J’ai donc tapoté toute mon enfance sur « le piano du haut », seule avec La Méthode rose que j’avais demandée pour ma fête. Dépourvue de la mémoire nécessaire, ce ne fut pas concluant, je me suis contentée d’entendre la musique des autres. C’était l’époque des Jeunesses Musicales de France et de ses concerts, mes parents achetaient des disques. Vers l’âge de quinze-seize ans, je suis même allée avec mon amie Marie-Hélène Roukhadzé assister au concours Jacques Thibaud – Marguerite Long au Théâtre des Champs-Elysées.
Les religieuses de l’école Notre-Dame de la Compassion avaient recueilli une concertiste transfuge d’Europe de l’est. Elle travaillait le Concerto de l’Empereur pendant les classes. J’aimais l’entendre répéter inlassablement une montée de notes, peaufiner un passage, reprendre le tout, fenêtres grandes ouvertes sur le parfum des marronniers en fleurs. Une musique qui ne nuisait pas aux propos de nos professeurs, mais les accompagnait de sa solidité, de son humanité. Parfois les oiseaux se mettaient de la partie.
J’ai toujours eu un étrange compagnonnage avec les pianos. Je me souviens d’à peu près tous ceux que j’ai croisés, même de ceux que je n’ai pas entendus, leur forme, leur bois, leur position dans la pièce. Un peu comme des frères ou des amis, des personnes vivantes, susceptibles d’offrir des merveilles.

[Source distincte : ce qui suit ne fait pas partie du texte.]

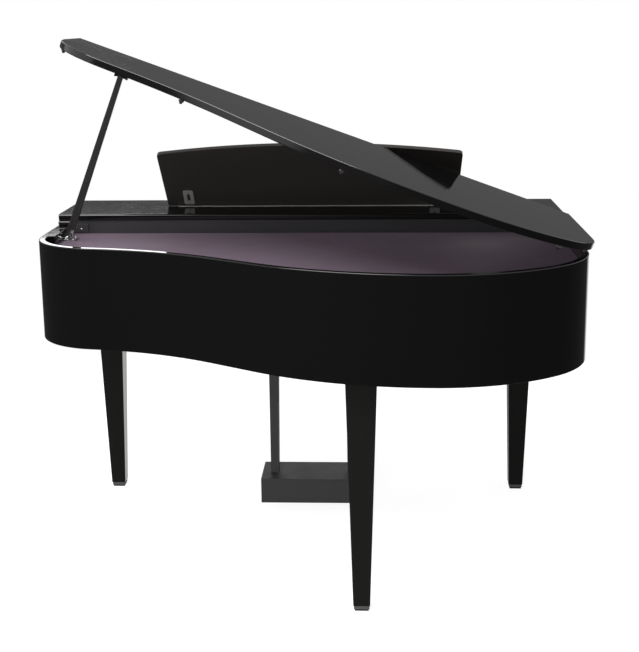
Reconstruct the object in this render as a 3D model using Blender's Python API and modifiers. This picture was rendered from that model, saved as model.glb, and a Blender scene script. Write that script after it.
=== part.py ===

Puis le temps a passé. Vers la cinquantaine, les enfants étant étudiants, nous avons acheté un piano. Comment et pourquoi ai-je eu cette audace ? Je ne m’en souviens plus. Ce fut une joie qui ne m’a jamais quittée.
Avec l’aide d’une méthode pour adulte, j’ai pu assez vite avoir accès à des petites pièces comme des petits préludes de Bach ou des rondos de Clémenti, par la suite la petite sonate de Mozart ou des valses de Chopin. Bien sûr, je ne sais toujours pas vraiment jouer, mais j’ai appris quelques gammes, j’ai soigné les rythmes, les temps et les silences avec une certaine rigueur. Mon piano coréen me ravissait, au son net et doux. Un plaisir secret, car je n’ai jamais pu en dehors de rares exceptions jouer en public. Seuls ma famille et mes voisins m’entendent.
Il a déménagé de Paris à Tougin où il s’est bien trouvé. Je l’ai un temps remplacé à Paris par un clavinova, un clavier électrique, mais la sensualité de la touche me manquait. Aujourd’hui, je ne joue qu’à Tougin. J’aime entendre les oiseaux me répondre, les voisins s’inquiètent quand ils ne m’entendent plus.
Il y a deux ans un curieux phénomène climatique a provoqué des remontées de nappes phréatiques dans les murs de la maison. Mon piano n’a pas aimé. Il s’est enroué. Quelle tristesse ! C’était un peu comme si je perdais la voix d’un ami. Je l’ai presque retrouvé cette année et je recommence à savourer le Bach-Marcello que Nick m’a appris à apprivoiser.
Or il se trouve qu’un piano, et c’est où je voulais en venir, vient d’être installé dans la salle commune de l’immeuble de mon atelier, avenue de La Motte-Picquet. Un Pleyel de 1918, à la disposition de tous les habitants.